# Help Identifying Wild Ones



## 82whiskey (Sep 6, 2009)

Hey all, Can anyone tell me how to tell if an Aurora Wild Ones chassis is original? I know they had silver pickups and a different arm than the regular tjets but is there a well to tell an original wild ones chassis? Arm?

Thanks
Brian A


----------



## ParkRNDL (Mar 20, 2002)

closest I can get you is that a Wild Ones armature has green wire and gray tips. a couple of sources have published this, such as:

http://www.slotmonsters.com/slot-car-thunderjet-500-pancake-motor-armatures.ashx

they also list a red tip version... the couple I've seen that were definitely Wild Ones have been the green/gray combination.

as far as the chassis... the Wild Ones I have are all open rivet chassis, but I don't think there's anything more definitive than that...

--rick


----------



## 82whiskey (Sep 6, 2009)

Thanks Rick, is it also the wild ones chassis that has the red Hong Kong label?

Brian


----------



## ParkRNDL (Mar 20, 2002)

now that you mention it, i did get a couple that had that.

--rick


----------



## 82whiskey (Sep 6, 2009)

Cool, thanks Rick.

Merry Christmas!


----------



## Grandcheapskate (Jan 5, 2006)

ParkRNDL said:


> as far as the chassis... the Wild Ones I have are all open rivet chassis, but I don't think there's anything more definitive than that...
> 
> --rick


 Way back, my friend and I used to run our cars. He had bought all his cars before we had first gotten together. Then one day we both bought the same car - a Wild Ones Ford GT. After we bought that car, he left his pit kit at my house and said he'd pick it up the next time we got together for racing.

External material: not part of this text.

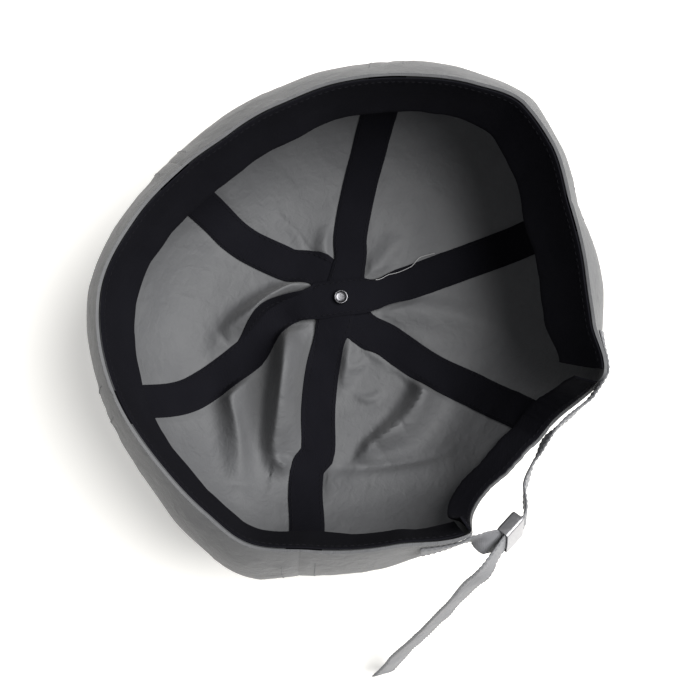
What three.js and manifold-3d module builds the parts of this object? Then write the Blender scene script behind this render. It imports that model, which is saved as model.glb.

Well, it's been about 35+ years, and he hasn't come back to get it yet. He now lives halfway across the country and only comes home for one holiday a year. And every year I ask him when he's going to pick it up.

Anyway, the point is that his Ford GT has a closed rivet chassis while mine has an open rivet chassis. I don't think either of us ever swapped them around, so I believe they came that way.

I think that's possible. I do have at least one AFX closed rivet chassis too.

Joe


----------



## ParkRNDL (Mar 20, 2002)

Interesting, and it leads me to a point I've been pondering the last few days.

I recently bought a small lot of cars from an acquaintance. Well-used Tjets with a couple of Tycopros thrown in. There are 3 or 4 or maybe 5 that look like Tuff Ones because they appear to have the silver-plated chassis electricals (and the right color arm and the right gear and some TO bodies too...) but they have closed rivets. I was always under the impression that closed rivets were only early Thunderjets, and all Wild Ones and Tuff Ones, being later in the production run, would have to be open rivet. All the Christmas tree arm cars I've seen that were likely to have been all original have been closed rivet. I assumed that at some point (when production moved overseas?) they went to the open rivets. I guess that's not the case? If my cars are indeed closed rivet Tuff Ones, and you have closed rivet AFXs, then apparently my assumption was wrong...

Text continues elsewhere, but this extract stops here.